TASK BRIEF -
Return exactly the listing's lines, from its first line to the line holding "satin, haze), sheared)", ends included.

GIVEN DATA -
#####

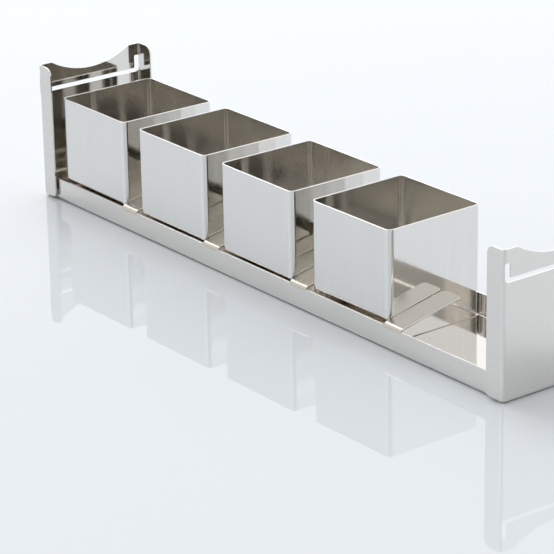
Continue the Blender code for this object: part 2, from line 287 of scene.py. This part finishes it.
def bump(tree, height, distance, normal=None):
    """One Bump node; distance is the height of the texture in metres."""
    inputs = {"Height": height, "Distance": distance, "Strength": 1.0}
    if normal is not None:
        inputs["Normal"] = normal
    return add_node(tree, "ShaderNodeBump", inputs).outputs["Normal"]


def tongue_names():
    """Names of the tongues' CAD nodes."""
    parts = frame["record"]["subparts"]
    return [part["node"] for part in parts if part["material_slot"] == "tongue_steel"]


def root_highlight_mask(tree):
    """1 on the bends at the tongues' roots, which get a painted beige highlight tint, 0 on their blades.
    """
    place = add_node(tree, "ShaderNodeSeparateXYZ", {"Vector": object_coords(tree)})
    wall_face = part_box(tongue_names()[0])[0][1]
    fade_start, fade_end = ROOT_HIGHLIGHT_REACH
    return remap(tree, place.outputs["Y"], wall_face + fade_start, wall_face + fade_end, 1.0, 0.0)


def steel_color(tree, color, wear_and_highlight_color, streaks, clouds, worn_and_highlighted):
    """The sheet's colour, duller in streaks and clouds and brighter on worn edges, partly as real wear
    and partly as a painted highlight.
    """
    dull = scaled_color(color, DULL_SHARE)
    streaked = mix_colors(tree, remap(tree, streaks, *STREAK_COLOR_RANGE, 0.0, 1.0), color, dull)
    cloudiness = remap(tree, clouds, *CLOUD_COLOR_RANGE, 0.0, CLOUD_COLOR_SHARE)
    clouded = mix_colors(tree, cloudiness, streaked, dull)
    # Brighter worn edges: partly real wear and partly a painted highlight on the rims.
    return mix_colors(tree, worn_and_highlighted, clouded, wear_and_highlight_color)


def steel_roughness(tree, roughness_range, streaks, clouds, worn_and_highlighted):
    """The sheet's roughness, higher in streaks and clouds and on worn edges."""
    satin = remap(tree, streaks, *STREAK_SATIN_RANGE, *roughness_range)
    haze = remap(tree, clouds, *CLOUD_HAZE_RANGE, 0.0, HAZE_ROUGHNESS)
    sheared = maths(tree, "MULTIPLY", worn_and_highlighted, WEAR_ROUGHNESS)
    return maths(tree, "ADD", maths(tree, "ADD", satin, haze), sheared)


def steel_material(name, color, streak_scale, roughness_range, wear_and_highlight_color, offset,
                   wear_and_highlight_radius=WEAR_AND_HIGHLIGHT_RADIUS, painted_root_highlight=False):
    """Stainless sheet: streaks of the brush, soft clouds, a slight waviness and worn edges brightened
    partly as real wear and partly as a painted highlight; on request, a painted beige highlight tint on
    the tongues' root bends.
    """
    material, tree, shader = new_material(name)
    streaks = stretched_noise(tree, streak_scale, *STREAK_NOISE, offset)
    clouds = stretched_noise(tree, (CLOUD_SCALE,) * 3, *CLOUD_NOISE, offset + CLOUD_OFFSET)
    waves = stretched_noise(tree, (WAVE_SCALE,) * 3, *WAVE_NOISE, offset + WAVE_OFFSET)
    worn_and_highlighted = edge_mask(tree, wear_and_highlight_radius)

    finish = steel_color(tree, color, wear_and_highlight_color, streaks, clouds, worn_and_highlighted)
    rough = steel_roughness(tree, roughness_range, streaks, clouds, worn_and_highlighted)
    if painted_root_highlight:
        root = root_highlight_mask(tree)
        # Painted beige highlight tint on the bends at the tongues' roots, with real extra roughness
        # there.
        finish = mix_colors(tree, root, finish, ROOT_HIGHLIGHT_COLOR)
        rough = maths(tree, "ADD", rough, maths(tree, "MULTIPLY", root, ROOT_ROUGHNESS))
    tree.links.new(finish, shader.inputs["Base Color"])
    tree.links.new(rough, shader.inputs["Roughness"])

    wavy = bump(tree, waves, WAVE_HEIGHT)
    tree.links.new(bump(tree, streaks, STREAK_HEIGHT, wavy), shader.inputs["Normal"])
    shader.inputs["Metallic"].default_value = 1.0
    return material


def floor_material():
    """Pale glossy table top with the faintest unevenness."""
    material, tree, shader = new_material("pale_table")
    clouds = stretched_noise(tree, (TABLE_SCALE,) * 3, *TABLE_NOISE)
    lighter = scaled_color(FLOOR_COLOR, FLOOR_LIGHTER_SHARE)
    low, high = (FLOOR_ROUGHNESS * share for share in FLOOR_ROUGHNESS_SHARES)
    rough = remap(tree, clouds, *FLOOR_CLOUD_RANGE, low, high)
    tree.links.new(mix_colors(tree, clouds, FLOOR_COLOR, lighter), shader.inputs["Base Color"])
    tree.links.new(rough, shader.inputs["Roughness"])
    shader.inputs["IOR"].default_value = FLOOR_IOR
    return material


def outside_corners(tree):
    """1 on edges outside the tray's folded corners, 0 in them."""
    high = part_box("tray")[1]
    place = add_node(tree, "ShaderNodeSeparateXYZ", {
        "Vector": add_node(tree, "GeometryNodeInputPosition").outputs["Position"],
    })
    along = maths(tree, "ABSOLUTE", place.outputs["X"], 0.0)
    across = maths(tree, "ABSOLUTE", place.outputs["Y"], 0.0)
    near_end = maths(tree, "GREATER_THAN", along, high[0] - CORNER_REACH_X)
    near_side = maths(tree, "GREATER_THAN", across, high[1] - CORNER_REACH_Y)
    under_top = maths(tree, "LESS_THAN", place.outputs["Z"], high[2] - CORNER_DROP)
    in_corner = maths(tree, "MULTIPLY", maths(tree, "MULTIPLY", near_end, near_side), under_top)
    return maths(tree, "SUBTRACT", 1.0, in_corner)


def sheet_smoothing_tree():
    """Geometry nodes that join the loose facets, shade the bends smooth and mark the edges to round."""
    tree = bpy.data.node_groups.new("sheet_smoothing", "GeometryNodeTree")
    tree.interface.new_socket("Geometry", in_out="INPUT", socket_type="NodeSocketGeometry")
    tree.interface.new_socket("Geometry", in_out="OUTPUT", socket_type="NodeSocketGeometry")
    start = add_node(tree, "NodeGroupInput")
    joined = add_node(tree, "GeometryNodeMergeByDistance", {
        "Geometry": start.outputs["Geometry"],
        "Distance": MERGE_DISTANCE,
    })
    angle = add_node(tree, "GeometryNodeInputMeshEdgeAngle")
    sharp = add_node(tree, "FunctionNodeCompare", {
        0: angle.outputs["Unsigned Angle"],
        1: math.radians(SMOOTH_ANGLE_DEG),
    }, data_type="FLOAT", operation="GREATER_THAN")
    normals = add_node(tree, "GeometryNodeSetMeshNormal", {
        "Mesh": joined.outputs["Geometry"],
        "Remove Custom": True,
        "Edge Sharpness": sharp.outputs["Result"],
        "Face Sharpness": False,
    })
    marked = add_node(tree, "GeometryNodeStoreNamedAttribute", {
        "Geometry": normals.outputs["Mesh"],
        "Name": ROUNDING_ATTRIBUTE,
        "Value": maths(tree, "MULTIPLY", sharp.outputs["Result"], outside_corners(tree)),
    }, data_type="FLOAT", domain="EDGE")
    end = add_node(tree, "NodeGroupOutput")
    tree.links.new(marked.outputs["Geometry"], end.inputs["Geometry"])
    return tree


def finish_sheet(obj, tree):
    """Rounds the cut edges of a sheet piece a little and shades its bends."""
    smoothing = obj.modifiers.new("smooth_bends", "NODES")
    smoothing.node_group = tree
    flat = obj.modifiers.new("flat_faces", "DECIMATE")
    flat.decimate_type = "DISSOLVE"
    flat.angle_limit = math.radians(FLAT_ANGLE_DEG)
    edges = obj.modifiers.new("rounded_edges", "BEVEL")
    edges.width = EDGE_ROUNDING
    edges.segments = EDGE_SEGMENTS
    edges.limit_method = "WEIGHT"
    edges.edge_weight = ROUNDING_ATTRIBUTE
    edges.use_clamp_overlap = False
    weighted = obj.modifiers.new("flat_face_normals", "WEIGHTED_NORMAL")
    weighted.mode = "FACE_AREA"
    weighted.keep_sharp = False


def dress_nodes():
    """Gives each CAD node its finish."""
    tree = sheet_smoothing_tree()
    materials = {slot: steel_material(**finish) for slot, finish in FINISHES.items()}
    for part in frame["record"]["subparts"]:
        obj = frame["nodes"][part["node"]]
        obj.material_slots[0].material = materials[part["material_slot"]]
        finish_sheet(obj, tree)


def weld_outline(low, high):
    """Outline in X and Z of a U that runs down, under and up round a tongue's root."""
    left, right, foot = low[0], high[0], low[2]
    outer_left, outer_right, outer_foot = left - WELD_REACH, right + WELD_REACH, foot - WELD_REACH
    inner_left, inner_right, inner_foot = left + WELD_OVERLAP, right - WELD_OVERLAP, foot + WELD_OVERLAP
    top = foot + WELD_HEIGHT
    return [
        (outer_left, top),
        (outer_left, outer_foot + WELD_CHAMFER),
        (outer_left + WELD_CHAMFER, outer_foot),
        (outer_right - WELD_CHAMFER, outer_foot),
        (outer_right, outer_foot + WELD_CHAMFER),
        (outer_right, top),
        (inner_right, top),
        (inner_right, inner_foot),
        (inner_left, inner_foot),
        (inner_left, top),
    ]


def weld_mesh(name, outline, front):
    """A solid with that outline in X and Z, from its front in Y back into the wall."""
    bm = bmesh.new()
    face = bm.faces.new([bm.verts.new((x, front, z)) for x, z in outline])
    grown = bmesh.ops.extrude_face_region(bm, geom=[face])
    moved = [item for item in grown["geom"] if isinstance(item, bmesh.types.BMVert)]
    bmesh.ops.translate(bm, verts=moved, vec=(0.0, WELD_DEPTH, 0.0))
    bmesh.ops.recalc_face_normals(bm, faces=bm.faces)
    mesh = bpy.data.meshes.new(name)
    bm.to_mesh(mesh)
    bm.free()
    return mesh


def add_welds():
    """For each tongue, a weld that closes the seam round its root, ground all but flush with the wall."""
    material = steel_material(**WELD_FINISH)
    for tongue in tongue_names():
        low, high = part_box(tongue)
        name = tongue.replace("spacer_tongue", "tongue_weld")
        mesh = weld_mesh(name, weld_outline(low, high), low[1] - WELD_PROUD)
        mesh.materials.append(material)
        weld = bpy.data.objects.new(name, mesh)
        bpy.context.scene.collection.objects.link(weld)
        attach(weld, "tray_body")


def add_floor():
    """The table top that the tray stands on."""
    bpy.ops.mesh.primitive_plane_add(size=FLOOR_SIZE, location=(0.0, 0.0, 0.0))
    floor = bpy.context.object
    floor.name = "table_top"
    floor.data.materials.append(floor_material())


def camera_axes():
    """The camera's right, up and back directions in the row frame."""
    azimuth = math.radians(CAMERA_AZIMUTH_DEG)
    elevation = math.radians(CAMERA_ELEVATION_DEG)
    roll = math.radians(CAMERA_ROLL_DEG)
    back = Vector((
        math.sin(azimuth) * math.cos(elevation),
        -math.cos(azimuth) * math.cos(elevation),
        math.sin(elevation),
    ))
    right = Vector(UPWARD).cross(back).normalized()
    up = back.cross(right)
    rolled_right = math.cos(roll) * right + math.sin(roll) * up
    rolled_up = -math.sin(roll) * right + math.cos(roll) * up
    return rolled_right, rolled_up, back


def add_camera():
    """The camera at the photograph's angle."""
    data = bpy.data.cameras.new("camera")
    data.sensor_width = SENSOR_WIDTH_MM
    data.lens = FOCAL_LENGTH_PX / IMAGE_SIZE_PX * SENSOR_WIDTH_MM
    camera = bpy.data.objects.new("camera", data)
    bpy.context.scene.collection.objects.link(camera)
    turn = Matrix(camera_axes()).transposed().to_4x4()
    camera.matrix_world = Matrix.Translation(CAMERA_PLACE) @ turn
    bpy.context.scene.camera = camera


def toward(tree, place, direction, cosines, low, high):
    """A value that is low away from a direction and high towards it, and fades between two cosines."""
    return remap(tree, dot_product(tree, place, tuple(direction)), *cosines, low, high)


def add_world():
    """Soft white room that is shaded on the photograph camera's side, whichever way a view looks."""
    world = bpy.data.worlds.new("studio")
    bpy.context.scene.world = world
    world.use_nodes = True
    tree = world.node_tree
    place = add_node(tree, "ShaderNodeTexCoord").outputs["Generated"]
    back = camera_axes()[2]
    level = toward(tree, place, UPWARD, OVERHEAD_COSINES, ROOM_LEVEL, OVERHEAD_LEVEL)
    gains = (
        toward(tree, place, UPWARD, HORIZON_COSINES, HORIZON_GAIN, 1.0),
        toward(tree, place, WINDOW_DIRECTION, WINDOW_COSINES, 1.0, WINDOW_GAIN),
        toward(tree, place, SCREEN_DIRECTION, SCREEN_COSINES, 1.0, SCREEN_GAIN),
        toward(tree, place, back, SHADED_COSINES, 1.0, SHADED_GAIN),
        toward(tree, place, back, DARK_COSINES, 1.0, DARK_GAIN),
    )
    for gain in gains:
        level = maths(tree, "MULTIPLY", level, gain)
    background = tree.nodes["Background"]
    tree.links.new(level, background.inputs["Strength"])
    background.inputs["Color"].default_value = ROOM_COLOR


def add_soft_box():
    """A square soft box that looks at the tray."""
    data = bpy.data.lights.new("top_soft_box", "AREA")
    data.shape = "SQUARE"
    data.size = LAMP_SIZE
    data.energy = LAMP_POWER
    lamp = bpy.data.objects.new("top_soft_box", data)
    bpy.context.scene.collection.objects.link(lamp)
    lamp.location = LAMP_PLACE
    aim = Vector(LAMP_AIM) - Vector(LAMP_PLACE)
    lamp.rotation_euler = aim.to_track_quat("-Z", "Y").to_euler()


dress_nodes()
add_welds()
add_floor()
add_camera()
add_world()
add_soft_box()
bpy.context.scene.view_settings.view_transform = "Standard"
bpy.context.scene.cycles.glossy_bounces = LIGHT_BOUNCES
bpy.context.scene.cycles.max_bounces = LIGHT_BOUNCES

#####

RESPONSE TO THIS EXERCISE -
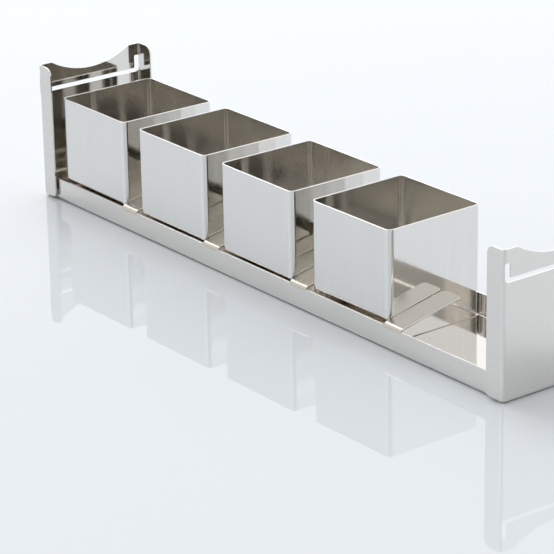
Continue the Blender code for this object: part 2, from line 287 of scene.py. This part finishes it.
def bump(tree, height, distance, normal=None):
    """One Bump node; distance is the height of the texture in metres."""
    inputs = {"Height": height, "Distance": distance, "Strength": 1.0}
    if normal is not None:
        inputs["Normal"] = normal
    return add_node(tree, "ShaderNodeBump", inputs).outputs["Normal"]


def tongue_names():
    """Names of the tongues' CAD nodes."""
    parts = frame["record"]["subparts"]
    return [part["node"] for part in parts if part["material_slot"] == "tongue_steel"]


def root_highlight_mask(tree):
    """1 on the bends at the tongues' roots, which get a painted beige highlight tint, 0 on their blades.
    """
    place = add_node(tree, "ShaderNodeSeparateXYZ", {"Vector": object_coords(tree)})
    wall_face = part_box(tongue_names()[0])[0][1]
    fade_start, fade_end = ROOT_HIGHLIGHT_REACH
    return remap(tree, place.outputs["Y"], wall_face + fade_start, wall_face + fade_end, 1.0, 0.0)


def steel_color(tree, color, wear_and_highlight_color, streaks, clouds, worn_and_highlighted):
    """The sheet's colour, duller in streaks and clouds and brighter on worn edges, partly as real wear
    and partly as a painted highlight.
    """
    dull = scaled_color(color, DULL_SHARE)
    streaked = mix_colors(tree, remap(tree, streaks, *STREAK_COLOR_RANGE, 0.0, 1.0), color, dull)
    cloudiness = remap(tree, clouds, *CLOUD_COLOR_RANGE, 0.0, CLOUD_COLOR_SHARE)
    clouded = mix_colors(tree, cloudiness, streaked, dull)
    # Brighter worn edges: partly real wear and partly a painted highlight on the rims.
    return mix_colors(tree, worn_and_highlighted, clouded, wear_and_highlight_color)


def steel_roughness(tree, roughness_range, streaks, clouds, worn_and_highlighted):
    """The sheet's roughness, higher in streaks and clouds and on worn edges."""
    satin = remap(tree, streaks, *STREAK_SATIN_RANGE, *roughness_range)
    haze = remap(tree, clouds, *CLOUD_HAZE_RANGE, 0.0, HAZE_ROUGHNESS)
    sheared = maths(tree, "MULTIPLY", worn_and_highlighted, WEAR_ROUGHNESS)
    return maths(tree, "ADD", maths(tree, "ADD", satin, haze), sheared)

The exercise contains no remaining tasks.